The UN General Assembly on Friday approved a resolution urging an "immediate, lasting and sustainable humanitarian ceasefire" in the Gaza Strip.
120 countries voted in favor of the resolution, 14 voted against, and 45 abstained.
Israel and the US were among the 14 countries that voted against the resolution, due to the fact that it failed to condemn Hamas for the October 7 terrorist massacres against Israelis.
Before the vote on the resolution, the UN General Assembly rejected a US amendment to the resolution which would have condemned Hamas.
Israel’s Ambassador to the UN, Gilad Erdan, responded to the vote and said, "The vote shows that the majority of the international community prefers to support the defense of Nazi terrorists instead of Israel. The UN does not hold legitimacy or relevance. The only way to destroy Hamas is to root them out of their tunnels and underground city of terror."
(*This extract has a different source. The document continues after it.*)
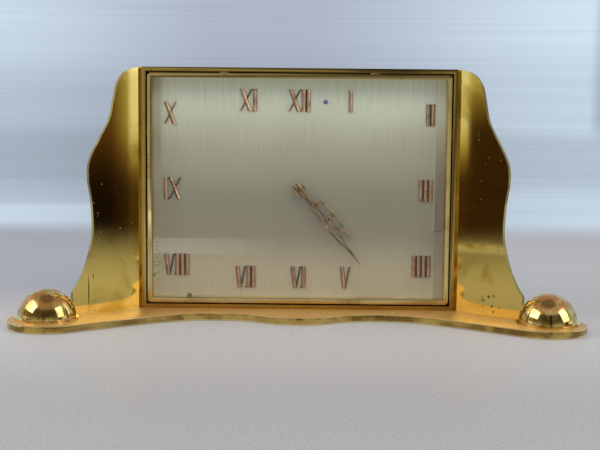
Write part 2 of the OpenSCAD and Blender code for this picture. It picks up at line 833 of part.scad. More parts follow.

The vote in the General Assembly came after the UN Security Council twice failed to pass a resolution related to the Israel-Hamas war.
On Wednesday, Russia and China vetoed a US-drafted UN Security Council resolution on the war between Israel and Hamas.
The draft condemned the October 7 Hamas attack on Israel, supported Israel’s right to defend itself, and called for the unconditional release of hostages from Gaza.
Wednesday’s vote came more than a week after a Russian-drafted UN Security Council resolution, that would have called for a humanitarian ceasefire in the war in Gaza, failed to pass after it did not achieve the minimum nine votes needed in the 15-member body.
The text was controversial because, while it referred to Israel and the Palestinian Arabs, it did not directly name Hamas, whose terrorists murdered at least 1,400 people in Israel on October 7.